Introduction
Il est souvent difficile pour les enseignants d’aborder la question de l’expression écrite de manière satisfaisante, d’une part parce que nos corrections sont par la force des choses lacunaires et, d’autre part, parce que la remédiation proposée n’est jamais suffisante, faute de temps, ni véritablement individualisée.
Pour les élèves, le travail au brouillon, qui demande de la méthode, est souvent négligé, tout comme la relecture des copies par manque d’outils appropriés.

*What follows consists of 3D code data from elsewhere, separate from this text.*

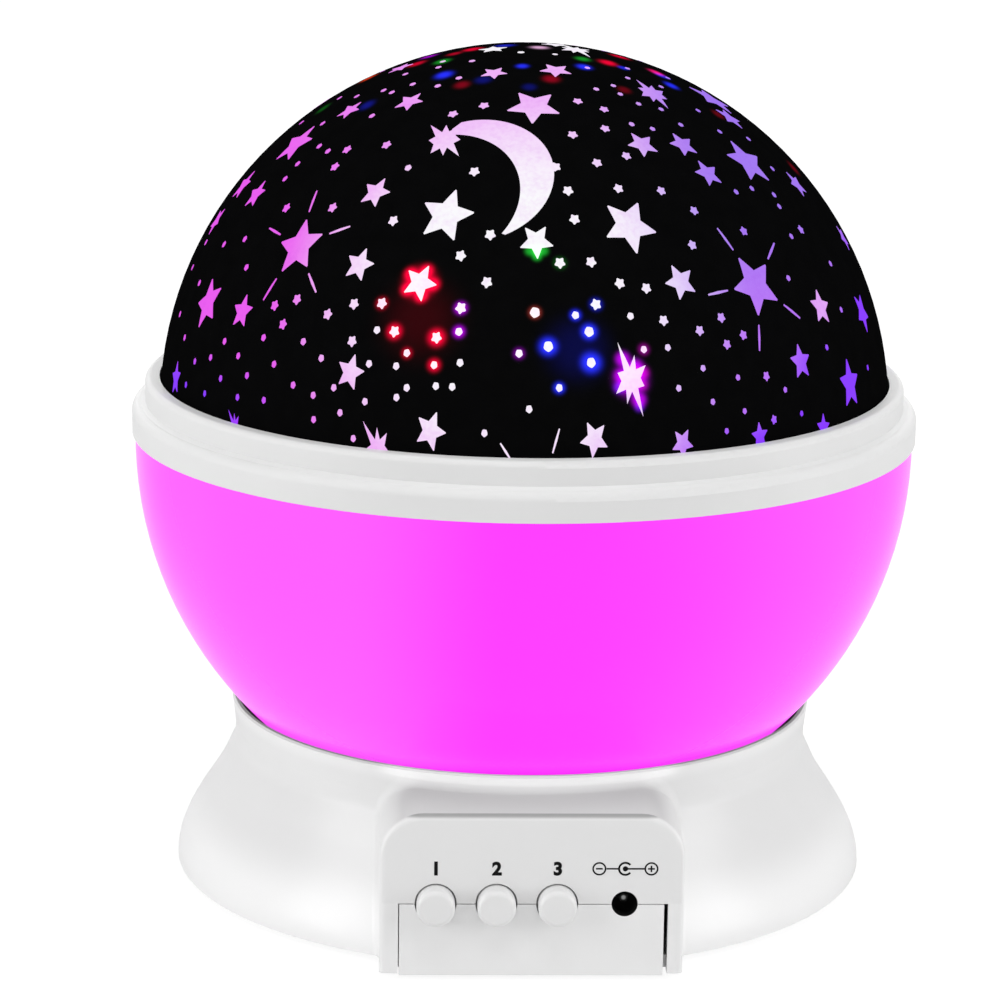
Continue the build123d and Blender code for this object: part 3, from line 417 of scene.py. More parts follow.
def base_skin(made, skin):
    """White skin with painted shade on the panel above its seam, painted light at the thin foot, and
    painted shade in the bore and along the hood's front edge.
    """
    panel = 1.0 - behind_panel(made, 0.05 * MM, 0.3 * MM)
    over_seam = made.axis(2).step(11.9 * MM, 12.3 * MM)
    foot = (1.0 - made.axis(2).step(6 * MM, 13 * MM)) * behind_panel(made, 2 * MM, 4 * MM)
    # painted shade on the panel above its seam
    skin = (panel * over_seam).mix(skin, toned(WHITE, PANEL_PAINTED_SHADE))
    # painted light on the thin foot of the skirt
    skin = foot.mix(skin, toned(WHITE, SKIRT_FOOT_PAINTED_LIGHT))
    return parting_line(made, dark_bore(made, skin))


white = moulded("white_plastic", WHITE, 0.24, shade=base_skin)
wear(white, "base_shell", "base_bottom", "battery_door")
print("the panel's face is at y =", round(PANEL_Y / MM, 2), "mm")

# %% [markdown]
# ## Painted light between the bowl and the base
# The neck of the base, and most of all the hollow behind the hood's roof, lie in the bowl's shade, and
# the bowl's own glow is kept off them. So light is painted there as a weak glow of the skin. A lamp
# hidden inside would need many samples to find its way out of so thin a gap. The hollow is also the
# dullest place of the moulding, because no polishing tool reaches into that corner of the mould.

# %% Painted light and dull hollow behind the hood
# painted light: strength of the glow in the skin where it is full
PAINTED_NECK_LIGHT = 0.24        # strength of the glow where it is full
NECK_SHARE = 0.2        # share of it all round the neck
HOLLOW_DULL = 0.5       # what the hollow adds to the roughness


def leak_over_hood(made):
    """Painted light: a glow on the neck and the top of the hood, which lie in the bowl's shade."""
    across = 1.0 - made.axis(0).size().step(19 * MM, 25 * MM)
    front = (-made.axis(1)).step(38 * MM, 42 * MM)
    low_rise = made.axis(2).step(25.2 * MM, 26.8 * MM)
    high_rise = made.axis(2).step(26.6 * MM, 27.3 * MM)
    roof = (low_rise * 0.4 + high_rise * 0.6) * across * front
    neck = made.axis(2).step(25.5 * MM, 27.5 * MM) * NECK_SHARE
    return (roof + neck).at_most(1.0).mix((0, 0, 0), (PAINTED_NECK_LIGHT,) * 3)


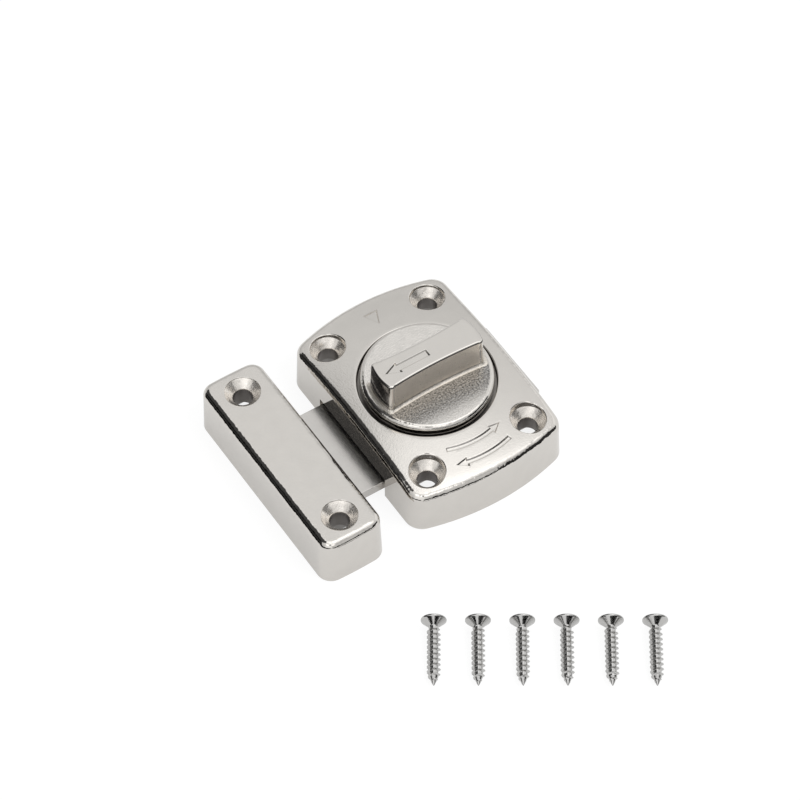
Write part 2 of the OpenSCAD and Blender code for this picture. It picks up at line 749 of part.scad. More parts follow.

La plateforme Écrivor a été conçue par ses concepteurs (Alix Callies , professeur de français, et Thomas Ricart, développeur) comme un outil permettant de pallier ces difficultés ou ces freins à l’écriture, aussi bien pour les élèves que pour leurs professeurs.
Présentation générale
Écrivor est une plateforme qui respecte le RGPD et le cadre d’usage de l’IA en éducation, en cours d’accrochage au GAR, soutenue par le Ministère de l’Éducation Nationale via le dispositif Edu’Up (dispositif de soutien à la production de ressources numériques pour l’École, définies comme des contenus, services ou outils numériques liés aux activités d’enseignement et à l’acquisition des connaissances et compétences des élèves).
Les objectifs
- Travailler et développer les compétences scripturales en adoptant, grâce aux retours de l’IA, des stratégies d’écriture et de réécriture efficaces qui prennent en compte aussi bien le respect de la langue que celui des consignes, sans négliger la cohérence du texte.
- Se former au numérique, à l‘utilisation du traitement de texte et à un usage raisonné de l’IA qui n’écrit pas à la place de l’élève mais lui permet d’améliorer ses écrits.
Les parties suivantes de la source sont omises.